FIG. 26 shows a conventional electrophotographic image forming apparatus having the above-mentioned sheet supplying apparatus. In this image forming apparatus, a sheet supply cassette 202 is removably mounted within a body 201 of the image forming apparatus (the cassette can be dismounted from the apparatus along a direction shown by the arrow A), and there are disposed a sheet supply roller 203 for supplying a sheet S, a feed roller 204 and a retard roller 205 which are disposed at a downstream side of the sheet supply roller and which serve to separate and convey the sheet S.

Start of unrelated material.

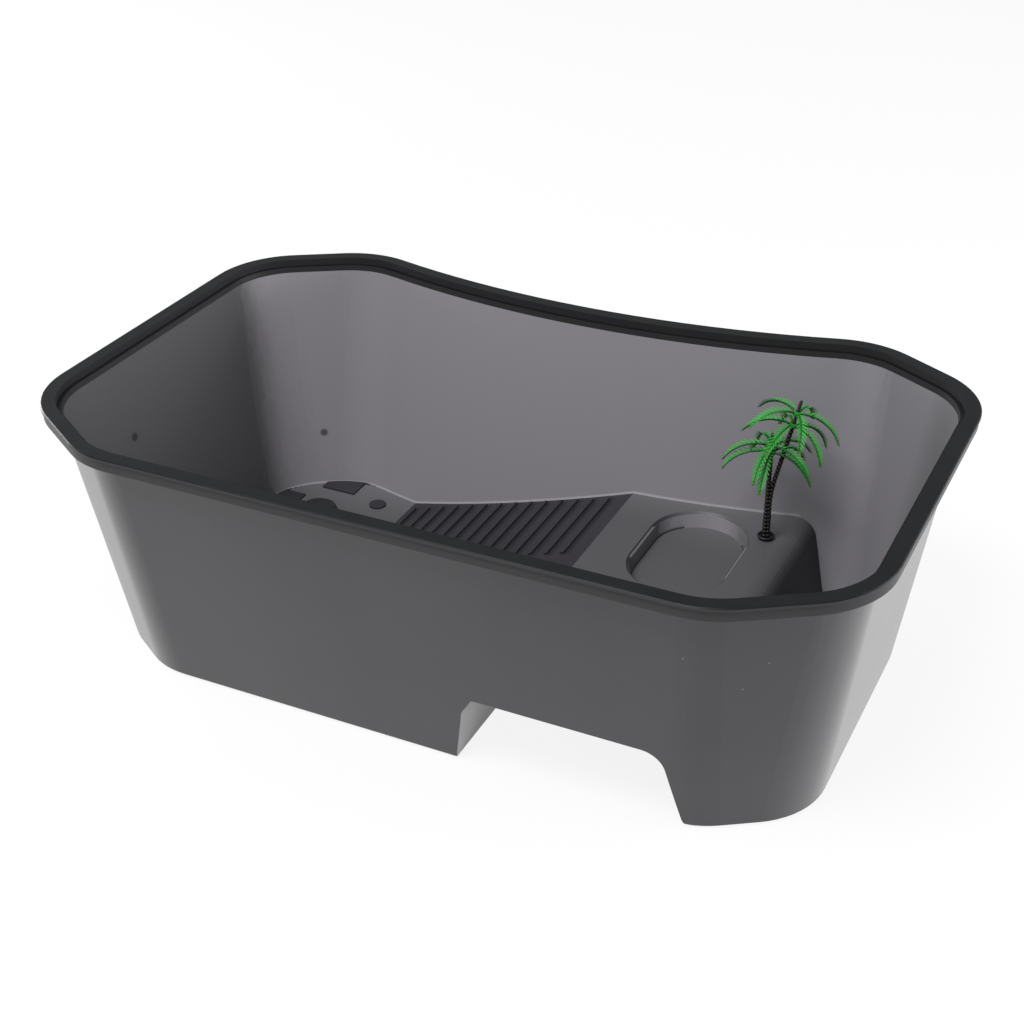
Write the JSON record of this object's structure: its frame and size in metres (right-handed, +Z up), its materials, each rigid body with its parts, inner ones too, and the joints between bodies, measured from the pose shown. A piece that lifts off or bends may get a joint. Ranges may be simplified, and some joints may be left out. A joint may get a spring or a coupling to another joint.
{
  "type": "turtle tank",
  "caption": "Eight-sided smoke-grey plastic turtle tub with a ribbed ramp, a basking platform with a food bowl, a deep end and a small plastic palm.",
  "frame": {"origin": "centre of the bounding box, on the plane that the base stands on", "axes": "+X along the length from the tray to the deep end, +Y from the straight front wall to the bowed back wall, +Z up"},
  "size_m": [0.4, 0.2491, 0.1286],
  "materials": {
    "smoked_plastic": "glossy, smoke grey",
    "black_rubber": "matte",
    "trunk_plastic": "satin, dark brown",
    "leaf_plastic": "satin, green with brown tips"
  },
  "bodies": {
    "root": {"tub": "smoked_plastic", "drain_stopper": "black_rubber", "palm_trunk": "trunk_plastic", "tall_palm_upper_leaves": "leaf_plastic", "tall_palm_lower_leaves": "leaf_plastic", "short_palm_upper_leaves": "leaf_plastic", "short_palm_lower_leaves": "leaf_plastic"}
  },
  "joints": []
}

The retard roller 205 is urged against the feed roller 204 by a biasing means (not shown) from below with a predetermined force F, and the feed roller 204 is drivingly rotated in a direction (for conveying the sheet S in a downstream side) shown by the arrow c by a drive means (not shown) provided within the body 201 of the image forming apparatus. Further, the retard roller 205 is connected to a drive shaft of the drive means (not shown) provided within the apparatus body 201 via a torque limiter, so that the retard roller is rotated in a direction (for conveying the sheet S in an upstream side) shown by the arrow d under the control of a torque action of the torque limiter.

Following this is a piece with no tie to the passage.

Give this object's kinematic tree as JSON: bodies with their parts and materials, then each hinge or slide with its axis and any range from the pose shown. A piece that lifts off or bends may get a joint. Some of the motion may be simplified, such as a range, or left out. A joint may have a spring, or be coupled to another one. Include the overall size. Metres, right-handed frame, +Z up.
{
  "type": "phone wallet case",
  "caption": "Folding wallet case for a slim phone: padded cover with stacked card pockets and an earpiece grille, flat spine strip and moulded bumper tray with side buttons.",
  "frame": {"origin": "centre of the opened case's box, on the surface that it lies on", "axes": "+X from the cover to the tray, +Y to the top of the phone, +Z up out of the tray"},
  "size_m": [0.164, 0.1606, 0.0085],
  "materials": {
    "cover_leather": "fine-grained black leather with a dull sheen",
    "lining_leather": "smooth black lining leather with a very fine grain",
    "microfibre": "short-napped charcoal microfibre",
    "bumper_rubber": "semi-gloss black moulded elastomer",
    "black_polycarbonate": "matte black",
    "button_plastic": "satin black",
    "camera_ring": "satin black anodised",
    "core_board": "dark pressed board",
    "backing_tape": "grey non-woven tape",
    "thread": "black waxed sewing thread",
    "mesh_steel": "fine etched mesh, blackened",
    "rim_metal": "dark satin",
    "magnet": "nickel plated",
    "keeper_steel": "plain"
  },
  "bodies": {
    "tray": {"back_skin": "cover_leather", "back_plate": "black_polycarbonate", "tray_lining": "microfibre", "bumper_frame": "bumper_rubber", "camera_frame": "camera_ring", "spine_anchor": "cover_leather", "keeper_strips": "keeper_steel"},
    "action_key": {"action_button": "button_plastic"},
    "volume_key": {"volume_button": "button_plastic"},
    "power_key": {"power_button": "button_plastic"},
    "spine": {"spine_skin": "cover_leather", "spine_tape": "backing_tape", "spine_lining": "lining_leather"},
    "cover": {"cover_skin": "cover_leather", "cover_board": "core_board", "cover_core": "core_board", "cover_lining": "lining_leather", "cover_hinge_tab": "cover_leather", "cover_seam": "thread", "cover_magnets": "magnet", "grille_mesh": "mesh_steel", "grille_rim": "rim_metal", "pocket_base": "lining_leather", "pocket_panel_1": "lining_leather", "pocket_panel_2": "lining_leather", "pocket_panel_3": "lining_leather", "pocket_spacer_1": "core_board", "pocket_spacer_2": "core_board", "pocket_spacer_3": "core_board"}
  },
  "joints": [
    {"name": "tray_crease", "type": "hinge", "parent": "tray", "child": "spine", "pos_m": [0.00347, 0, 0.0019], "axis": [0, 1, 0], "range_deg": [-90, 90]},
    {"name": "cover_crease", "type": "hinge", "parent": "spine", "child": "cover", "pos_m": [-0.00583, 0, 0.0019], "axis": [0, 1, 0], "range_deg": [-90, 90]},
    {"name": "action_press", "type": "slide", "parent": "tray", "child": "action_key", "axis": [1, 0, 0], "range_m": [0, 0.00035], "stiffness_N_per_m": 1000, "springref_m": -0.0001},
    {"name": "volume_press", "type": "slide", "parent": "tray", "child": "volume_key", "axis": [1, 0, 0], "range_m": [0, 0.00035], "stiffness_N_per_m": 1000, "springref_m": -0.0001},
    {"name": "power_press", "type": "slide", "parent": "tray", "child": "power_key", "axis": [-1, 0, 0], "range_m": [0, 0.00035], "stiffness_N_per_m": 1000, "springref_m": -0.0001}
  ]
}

Since the retard roller 205 is urged against the feed roller 204, when a rotational driving force of the feed roller 204 (directing toward the direction c) acts on the retard roller 205 to apply predetermined torque acting toward a direction e (opposite to the direction d) to the retard roller 205, slip is generated in the torque limiter, with the result that the retard roller 205 is driven by the rotation of the feed roller 204 to rotate in the direction e. That is to say, although the retard roller 205 is rotated in the direction d to return the sheet S within the predetermined torque, when torque greater than the predetermined torque acts in the sheet conveying direction (direction e), the retard roller is rotated to convey the sheet S in the downstream direction. The torque at which the rotational direction of the retard roller is changed in this way is referred to as "return torque" (Ta) of the retard roller hereinafter. In this way, the sheets S are separated one by one between the feed roller 204 and the retard roller 205, and the separated sheet is conveyed in the downstream direction.

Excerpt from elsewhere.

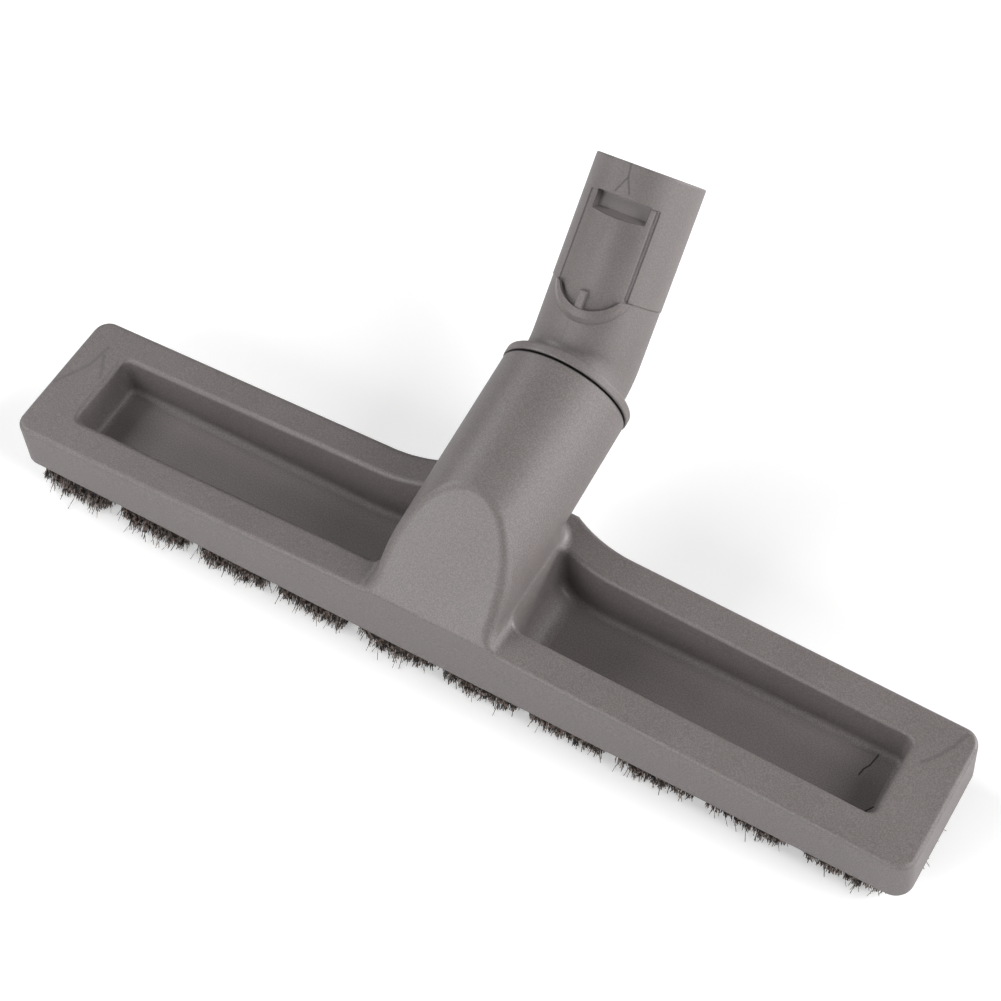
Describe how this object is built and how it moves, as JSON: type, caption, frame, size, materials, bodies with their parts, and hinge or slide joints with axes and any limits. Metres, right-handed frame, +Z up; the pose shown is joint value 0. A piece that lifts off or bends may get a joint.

However, in the above-mentioned conventional technique, in case of the pick-up roller 103 shown in FIGS. 22 to 25, since sheets S having various sizes and/or weights are generally used, the sheet supply pressure R is not normally uniform or constant. That is to say, due to the gravity force acting on the sheets S, when light sheets S having small size are used, the biasing force F is increased to thereby increase the sheet supply pressure R; whereas, when heavy sheets S having large size are used, the biasing force F is decreased to thereby decrease the sheet supply pressure R.
Although the pick-up roller 103 serves to pick up the uppermost sheet S alone, if the sheet supply pressure R is too great, several sheets S including the uppermost sheet will be picked up by the pick-up roller (double-feed), whereas, if the sheet supply pressure R is too small, the pick-up roller 103 will be idly rotated on the sheet stack S not to supply any sheet. That is to say, both if the sheet supply pressure R is too great and is too small, the poor sheet supply will occur. In order to avoid this, it is necessary to maintain the sheet supply pressure R within a proper range.
However, as mentioned above, since various kinds of sheets are used, some sheets do not accommodate with the proper sheet supply pressure R set in the sheet supplying apparatus, thereby causing the poor sheet supply. Thus, it is necessary that an adjusting mechanism for increasing and decreasing the biasing force of the elastic member 102.